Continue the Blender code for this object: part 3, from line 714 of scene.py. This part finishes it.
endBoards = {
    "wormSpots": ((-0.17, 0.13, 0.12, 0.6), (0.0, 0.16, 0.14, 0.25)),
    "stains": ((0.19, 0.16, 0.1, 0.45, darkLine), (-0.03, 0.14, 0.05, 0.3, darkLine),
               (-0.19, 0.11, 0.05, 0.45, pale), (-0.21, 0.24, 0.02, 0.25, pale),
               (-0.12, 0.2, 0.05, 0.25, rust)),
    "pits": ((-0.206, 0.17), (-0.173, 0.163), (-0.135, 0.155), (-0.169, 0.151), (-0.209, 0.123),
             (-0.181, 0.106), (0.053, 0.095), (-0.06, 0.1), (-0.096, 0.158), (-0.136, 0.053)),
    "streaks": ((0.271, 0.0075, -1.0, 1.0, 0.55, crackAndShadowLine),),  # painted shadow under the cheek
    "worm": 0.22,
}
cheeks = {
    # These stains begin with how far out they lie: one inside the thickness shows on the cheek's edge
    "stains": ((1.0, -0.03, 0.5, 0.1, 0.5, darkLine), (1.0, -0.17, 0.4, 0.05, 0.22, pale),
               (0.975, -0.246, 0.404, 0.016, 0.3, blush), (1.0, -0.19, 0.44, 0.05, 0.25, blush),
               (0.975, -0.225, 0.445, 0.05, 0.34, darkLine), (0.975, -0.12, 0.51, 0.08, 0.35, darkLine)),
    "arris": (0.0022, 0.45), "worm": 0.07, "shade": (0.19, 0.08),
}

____

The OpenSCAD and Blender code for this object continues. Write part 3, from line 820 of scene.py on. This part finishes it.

____

# REQUIREMENT:
Copy every line above that holds the word "scene".

# TASK RESULT:
Continue the Blender code for this object: part 3, from line 714 of scene.py. This part finishes it.
The OpenSCAD and Blender code for this object continues. Write part 3, from line 820 of scene.py on. This part finishes it.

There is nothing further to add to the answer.